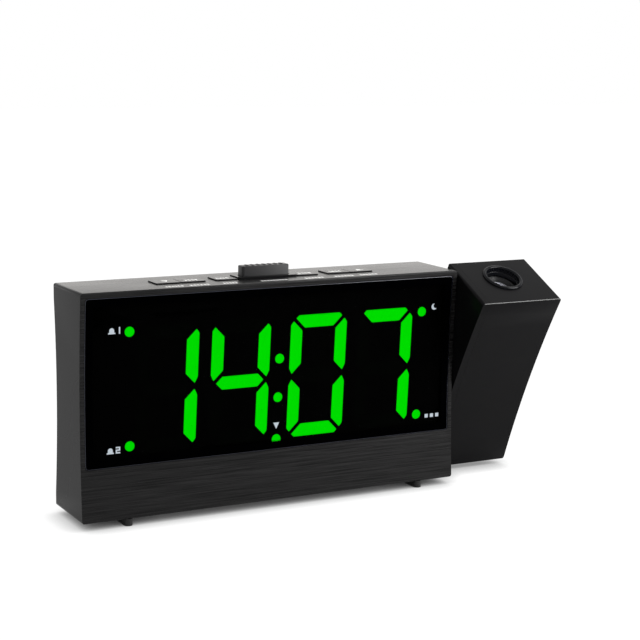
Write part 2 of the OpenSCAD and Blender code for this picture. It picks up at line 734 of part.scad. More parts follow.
module snooze_collar() color(shell_c) body_place() difference() {
  union() {
    translate([0, key_y, top_z]) linear_extrude(collar_t) rounded(collar_w, collar_d, 0.5);
    translate([0, key_y, in_top]) linear_extrude(wall + tiny)
      square([snooze_w + 2*(slide_gap + collar_lip - seat_gap),
              snooze_d + 2*(slide_gap + collar_lip - seat_gap)], center = true);
  }
  translate([0, key_y, in_top - 1]) linear_extrude(wall + collar_t + 2)
    square([snooze_w + 2*slide_gap, snooze_d + 2*slide_gap], center = true);
}

// Small screws of the display frame, the main board and the key board
module inner_screws() color(steel_c) body_place() {
  for (x = [-1, 1]) translate([x*ear_x, flange_y, ear_z]) rotate([-90, 0, 0]) small_screw(3);
  for (x = stay_x, z = stay_z) translate([x, main_back, z]) rotate([-90, 0, 0]) small_screw();
  for (x = [-1, 1]) translate([x*key_post_x, key_y, key_board_z]) rotate([180, 0, 0]) small_screw();
}

// ---- speaker and power --------------------------------------------------

module spk(y) translate([-spk_x, y, spk_z]) rotate([90, 0, 0]) children();
module speaker_basket() color([0.3, 0.3, 0.31]) body_place() spk(spk_seat) difference() {
  union() {
    cylinder(r = spk_r - 0.4, h = spk_flange);
    translate([0, 0, spk_flange - tiny]) cylinder(r1 = spk_r - 2, r2 = magnet_r + 0.5, h = spk_deep);
  }
  translate([0, 0, -tiny]) cylinder(r1 = basket_r(0), r2 = basket_r(basket_in), h = basket_in);
  translate([0, 0, 1]) cylinder(r = 5, h = spk_flange + spk_deep);
}
module speaker_cone() color([0.12, 0.12, 0.12]) body_place() spk(spk_seat - cone_at[0]) difference() {
  deep = cone_at[1] - cone_at[0];
  cylinder(r1 = basket_r(cone_at[0]) - 0.4, r2 = basket_r(cone_at[1]) - 0.4, h = deep);
  translate([0, 0, -tiny])
    cylinder(r1 = basket_r(cone_at[0]) - 1.1, r2 = basket_r(cone_at[1]) - 1.1, h = deep - 0.5);
}
module speaker_magnet() color([0.25, 0.25, 0.26]) body_place() spk(spk_seat - spk_flange - spk_deep + tiny)
  union() {
    cylinder(r = magnet_r, h = magnet_t);
    translate([0, 0, -spk_cap]) cylinder(r = 4.2, h = spk_cap + tiny);
  }

module power_jack() color([0.06, 0.06, 0.06]) body_place() difference() {
  box([jack_x - jack_w/2, main_back, low_z + jack_z - jack_h/2],
      [jack_x + jack_w/2, jack_end, low_z + jack_z + jack_h/2]);
  bar_y(jack_r, jack_end - jack_bore, jack_end + 1, jack_x, low_z + jack_z);
}
module power_pin() color(steel_c) body_place()
  bar_y(jack_pin_r, jack_end - jack_bore, jack_end - 0.8, jack_x, low_z + jack_z);

// ---- backup cell --------------------------------------------------------

module coin_cell() color([0.75, 0.75, 0.74]) body_place() translate([-cell_x, cell_y, cell_z])
  cylinder(r = cell_r, h = cell_t);
module cell_holder() color([0.07, 0.07, 0.07]) body_place() difference() {
  box([-cell_x - cell_r - 2, cell_y - cell_r - 1.4, in_low],
      [-cell_x + cell_r + 2, cell_y + cell_r + 1.4, holder_top]);
  translate([-cell_x, cell_y, low_z])
    cylinder(r = holder_r, h = cell_z + cell_t + contact_t - low_z);
}
module cell_contact() color([0.8, 0.65, 0.3]) body_place()
  translate([-cell_x - cell_r + 0.5, cell_y - 2, cell_z + cell_t])
    cube([2*cell_r - 1, 4, contact_t]);
module cell_door() color(shell_c) body_place() difference() {
  door_way(0, door_y[0], door_y[1], low_z + door_t);
  for (i = [0:3]) box([-cell_x - 7, back_y - 4.5 - 1.6*i, low_z - 1],
                      [-cell_x + 7, back_y - 3.7 - 1.6*i, low_z + 0.4]);
}

// ---- pivot --------------------------------------------------------------

module pivot_bush() color([0.75, 0.74, 0.7]) body_place() difference() {
  union() {
    bar_x(bush_r, bush_in, end_x + tiny, -pivot_y, pivot_h);
    bar_x(bush_lip_r, end_x, end_x + bush_lip_t, -pivot_y, pivot_h);
  }
  bar_x(tube_r + run_gap, bush_in - 1, end_x + 2, -pivot_y, pivot_h);
}
module friction_washer() color(steel_c) body_place() difference() {
  bar_x(clip_r, bush_in - washer_t, bush_in, -pivot_y, pivot_h);
  bar_x(tube_r + run_gap, bush_in - 2, bush_in + 1, -pivot_y, pivot_h);
}
module retaining_clip() color(steel_c) body_place() difference() {
  bar_x(clip_r, clip_x, clip_x + clip_t, -pivot_y, pivot_h);
  bar_x(tube_r - groove + seat_gap, clip_x - 1, clip_x + 2, -pivot_y, pivot_h);
}
tube_end = end_x + head_gap + lid_t;
module pivot_tube() color([0.6, 0.6, 0.62]) body_place() difference() {
  union() {
    bar_x(tube_r, tube_in, tube_end + tiny, -pivot_y, pivot_h);
    bar_x(tube_lip_r, tube_end, tube_end + tube_lip_t, -pivot_y, pivot_h);
  }
  bar_x(wire_r, clip_x - 3, tube_end + 5, -pivot_y, pivot_h);
  difference() {
    bar_x(tube_r + 1, clip_x - 0.05, clip_x + clip_t + 0.05, -pivot_y, pivot_h);
    bar_x(tube_r - groove, clip_x - 1, clip_x + 3, -pivot_y, pivot_h);
  }
}

// ---- head ---------------------------------------------------------------

// Everything before the hollow front of the head, moved inwards by a wall
module head_before(inward)
  translate([-head_w, -half_d - sqrt(pow(hollow_r, 2) - pow(half_l, 2)), 0]) rotate([0, 90, 0])
    cylinder(r = hollow_r + inward, h = 2*head_w, $fn = 480);

module head_block() difference() {
  intersection() {
    translate([0, -head_r, -half_l]) linear_extrude(head_h)
      rounded(head_w, head_d + 2*head_r, head_r);
    along_y(-half_d, half_d) rounded(head_w, head_h, corner_r);
    along_x(-head_w/2, head_w/2) rounded(head_d, head_h, head_r);
  }
  head_before(0);
}

// Posts of the side cover: three take screws, the upper front one takes a peg
lid_post = [for (p = [[1, -1], [1, 1], [-1, -1], [-1, 1]]) [p[0]*(cav_y - 1.8), p[1]*(cav_z - 1.8)]];
shelf_holes = [for (y = [-4, 4]) [cav_x[1] - 2.2, beam_y + y]];

module head_case() color(head_c) head_place() difference() {
  union() {
    difference() {
      intersection() {
        head_block();
        box([lid_x, -half_d, -half_l], [head_w/2, half_d, half_l]);
      }
      difference() {
        box([cav_x[0] - 1, -cav_y, -cav_z], [cav_x[1], cav_y, cav_z]);
        head_before(head_wall);
      }
    }
    for (p = lid_post) bar_x(2.2, lid_x, lid_x + 4.5, p[0], p[1]);
    box([shelf_x, beam_y - 6.5, optics_low - shelf_t], [cav_x[1] + tiny, beam_y + 6.5, optics_low]);
  }
  for (p = lid_post) bar_x(m2_r + seat_gap, lid_x - 1, lid_x + 4, p[0], p[1]);
  beam(cav_z - 1) cylinder(r = ring_neck + run_gap, h = head_wall + 2);
  for (p = shelf_holes) translate([p[0], p[1], optics_low - 3.6]) cylinder(r = m2_r + seat_gap, h = 4);
}

module head_cover() color(head_c) head_place() difference() {
  union() {
    intersection() {
      head_block();
      box([-head_w/2, -half_d, -half_l], [lid_x, half_d, half_l]);
    }
    bar_x(m2_r, lid_x - tiny, lid_x + 3.4, lid_post[3][0], lid_post[3][1]);
  }
  for (i = [0:2]) {
    bar_x(m2_r + seat_gap, -head_w, lid_x + 1, lid_post[i][0], lid_post[i][1]);
    bar_x(m2_head_r + seat_gap, -head_w, lid_x - 1.4, lid_post[i][0], lid_post[i][1]);
  }
  bar_x(tube_r + seat_gap, -head_w, lid_x + 1, 0, 0);
}

module head_screws() color(steel_c) head_place() {
  for (i = [0:2]) translate([lid_x - 1.4, lid_post[i][0], lid_post[i][1]]) rotate([0, -90, 0])
    small_screw(4.8);
  for (p = shelf_holes) translate([p[0], p[1], optics_low + optics_flange]) small_screw(5);
}

// ---- optics -------------------------------------------------------------

notches = 36;
module focus_ring() color([0.14, 0.14, 0.145]) head_place() beam() difference() {
  union() {
    rotate_extrude() translate([0, half_l]) {
      w = ring_r - lens_cell_r - 0.35;
      square_h = ring_rise - w/2;
      translate([ring_r - w, 0]) square([w, max(square_h, tiny)]);
      translate([ring_r - w/2, max(square_h, tiny)]) intersection() {
        circle(w/2);
        translate([-w, 0]) square([2*w, w]);
      }
    }
    translate([0, 0, half_l - ring_deep]) cylinder(r = ring_neck, h = ring_deep + tiny);
    translate([0, 0, cav_z - 1.1]) cylinder(r = ring_lip, h = 1);
  }
  translate([0, 0, half_l - ring_step]) cylinder(r = ring_neck - 0.9, h = 5);
  translate([0, 0, half_l - ring_deep - 1]) cylinder(r = lens_cell_r + run_gap, h = 12);
  for (i = [0:notches - 1]) rotate(i*360/notches)
    translate([ring_neck - 0.9, 0, half_l - ring_step]) cylinder(r = 0.2, h = 1.2, $fn = 16);
}

module lens_cell() color([0.08, 0.08, 0.085]) head_place() beam(half_l - cell_depth) difference() {
  translate([0, 0, -cell_len]) cylinder(r = lens_cell_r, h = cell_len);
  translate([0, 0, lens_z - lens_t - half_l + cell_depth])
    cylinder(r = lens_r + seat_gap, h = cell_len);
  translate([0, 0, -cell_len - 1]) cylinder(r = lens_r - 0.5, h = cell_len + 2);
}

module projection_lens() color([0.75, 0.8, 0.85, 0.5]) head_place() beam() intersection() {
  translate([0, 0, lens_z - lens_t]) cylinder(r = lens_r, h = lens_t + lens_bulge);
  translate([0, 0, lens_z + lens_bulge - lens_curve]) sphere(lens_curve, $fn = 96);
}

module optics_tube() color([0.12, 0.12, 0.12]) head_place() difference() {
  union() {
    beam(optics_low) cylinder(r = optics_r, h = optics_l);
    box([-optics_r - 1.6, beam_y - 6.5, optics_low],
        [cav_x[1] - 0.1, beam_y + 6.5, optics_low + optics_flange]);
  }
  beam(optics_low - 1) cylinder(r = lens_cell_r + slide_gap, h = optics_l + 2);
  beam(slide_z) cube(slide_size + [0.1, 0.1, 0.1], center = true);
  for (p = shelf_holes) translate([p[0], p[1], optics_low - 1]) cylinder(r = m2_r + seat_gap, h = 4);
}

module display_slide() color([0.3, 0.35, 0.45]) head_place() beam(slide_z)
  cube(slide_size, center = true);

cond_curve = 9;
module condenser_lens() color([0.75, 0.8, 0.85, 0.5]) head_place() beam() intersection() {
  translate([0, 0, slide_z - 8]) cylinder(r = lens_cell_r, h = 5);
  translate([0, 0, slide_z - 3 - cond_curve]) sphere(cond_curve, $fn = 64);
}

module lamp_board() color(board_c) head_place()
  box([-optics_r - 1.6, beam_y - 6.5, optics_low - board_t], [shelf_x - 0.2, beam_y + 6.5, optics_low]);

module projector_lamp() color([0.3, 0.45, 0.9]) head_place() beam(optics_low) {
  cylinder(r = lamp_r + 0.5, h = 1);
  cylinder(r = lamp_r, h = 4);
  translate([0, 0, 4]) sphere(lamp_r);
}

front_housing();
rear_cover();
display_window();
display_frame();
digit_hour_tens();
digit_hour_units();
digit_minute_tens();
digit_minute_units();
segments_unlit();
dots_lit();
marks_lit();
display_board();
display_chips();
main_board();
board_chips();
capacitors();
board_header();
key_board();
key_switches();
key_1();
key_2();
key_3();
key_4();
key_5();
key_6();
snooze_collar();
snooze_button();
speaker_basket();
speaker_cone();
speaker_magnet();
power_jack();
power_pin();
coin_cell();
cell_holder();
cell_contact();
cell_door();
foot_left();
foot_right();
housing_screws();
inner_screws();
pivot_bush();
friction_washer();
retaining_clip();
pivot_tube();
head_case();
head_cover();
focus_ring();
lens_cell();
projection_lens();
optics_tube();
display_slide();
condenser_lens();
projector_lamp();
lamp_board();
head_screws();
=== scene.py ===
import json
import math
import bmesh
import bpy
import numpy as np
from mathutils import Matrix, Vector


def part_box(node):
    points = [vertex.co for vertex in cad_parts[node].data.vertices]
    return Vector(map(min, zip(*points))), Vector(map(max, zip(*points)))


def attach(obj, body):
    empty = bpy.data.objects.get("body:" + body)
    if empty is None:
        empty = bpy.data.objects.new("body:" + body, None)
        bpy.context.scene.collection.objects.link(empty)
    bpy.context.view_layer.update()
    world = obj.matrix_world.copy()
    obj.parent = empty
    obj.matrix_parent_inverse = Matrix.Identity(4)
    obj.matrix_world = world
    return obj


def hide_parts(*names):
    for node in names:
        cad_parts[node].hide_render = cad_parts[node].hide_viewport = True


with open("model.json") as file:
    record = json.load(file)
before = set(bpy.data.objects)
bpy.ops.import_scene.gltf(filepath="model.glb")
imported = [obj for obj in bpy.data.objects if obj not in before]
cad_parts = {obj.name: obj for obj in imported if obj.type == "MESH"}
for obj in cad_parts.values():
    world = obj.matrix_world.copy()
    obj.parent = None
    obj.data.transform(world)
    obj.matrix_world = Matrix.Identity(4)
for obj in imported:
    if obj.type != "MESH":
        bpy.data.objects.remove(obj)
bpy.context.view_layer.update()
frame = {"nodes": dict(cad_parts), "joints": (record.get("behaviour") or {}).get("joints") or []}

scene = bpy.context.scene
mm = 0.001
joints = {joint["name"]: joint for joint in frame["joints"]}


def boxOf(node):
    # a node's lowest and highest corners at rest, in millimetres
    low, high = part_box(node)
    return np.array(low) / mm, np.array(high) / mm


bodyLow, bodyHigh = boxOf("front_housing")
topZ = bodyHigh[2]
frontY = bodyLow[1]
bodyMid = (bodyLow + bodyHigh) / 2

# the projector's optics: the line they lie on, how far it leans, and where it meets the head's top
headHeight = 79.8
opticsAxis = np.array(joints["focus_turn"]["axis"])
opticsPoint = np.array(joints["focus_turn"]["pos_m"]) / mm
opticsTop = opticsPoint + opticsAxis * headHeight / 2
tilt = math.atan2(-opticsAxis[1], opticsAxis[2])


def dress(piece, materials, body, node=None, smoothAngle=35):
    # a piece gets its finish, smooth faces between sharp edges, its body and what it stands for
    for material in materials if isinstance(materials, list) else [materials]:
        piece.data.materials.append(material)
    piece.data.shade_smooth()
    piece.data.set_sharp_from_angle(angle=math.radians(smoothAngle))
    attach(piece, body)
    if node:
        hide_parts(node)
    return piece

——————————

**Exercise details:**
Which lines above run from the one containing "module lamp_board() color(board_c)" down to the one containing "obj.parent = None"? Repeat exactly those, both ends included, and nothing else.

**Solution for this task:**
module lamp_board() color(board_c) head_place()
  box([-optics_r - 1.6, beam_y - 6.5, optics_low - board_t], [shelf_x - 0.2, beam_y + 6.5, optics_low]);

module projector_lamp() color([0.3, 0.45, 0.9]) head_place() beam(optics_low) {
  cylinder(r = lamp_r + 0.5, h = 1);
  cylinder(r = lamp_r, h = 4);
  translate([0, 0, 4]) sphere(lamp_r);
}

front_housing();
rear_cover();
display_window();
display_frame();
digit_hour_tens();
digit_hour_units();
digit_minute_tens();
digit_minute_units();
segments_unlit();
dots_lit();
marks_lit();
display_board();
display_chips();
main_board();
board_chips();
capacitors();
board_header();
key_board();
key_switches();
key_1();
key_2();
key_3();
key_4();
key_5();
key_6();
snooze_collar();
snooze_button();
speaker_basket();
speaker_cone();
speaker_magnet();
power_jack();
power_pin();
coin_cell();
cell_holder();
cell_contact();
cell_door();
foot_left();
foot_right();
housing_screws();
inner_screws();
pivot_bush();
friction_washer();
retaining_clip();
pivot_tube();
head_case();
head_cover();
focus_ring();
lens_cell();
projection_lens();
optics_tube();
display_slide();
condenser_lens();
projector_lamp();
lamp_board();
head_screws();
=== scene.py ===
import json
import math
import bmesh
import bpy
import numpy as np
from mathutils import Matrix, Vector


def part_box(node):
    points = [vertex.co for vertex in cad_parts[node].data.vertices]
    return Vector(map(min, zip(*points))), Vector(map(max, zip(*points)))


def attach(obj, body):
    empty = bpy.data.objects.get("body:" + body)
    if empty is None:
        empty = bpy.data.objects.new("body:" + body, None)
        bpy.context.scene.collection.objects.link(empty)
    bpy.context.view_layer.update()
    world = obj.matrix_world.copy()
    obj.parent = empty
    obj.matrix_parent_inverse = Matrix.Identity(4)
    obj.matrix_world = world
    return obj


def hide_parts(*names):
    for node in names:
        cad_parts[node].hide_render = cad_parts[node].hide_viewport = True


with open("model.json") as file:
    record = json.load(file)
before = set(bpy.data.objects)
bpy.ops.import_scene.gltf(filepath="model.glb")
imported = [obj for obj in bpy.data.objects if obj not in before]
cad_parts = {obj.name: obj for obj in imported if obj.type == "MESH"}
for obj in cad_parts.values():
    world = obj.matrix_world.copy()
    obj.parent = None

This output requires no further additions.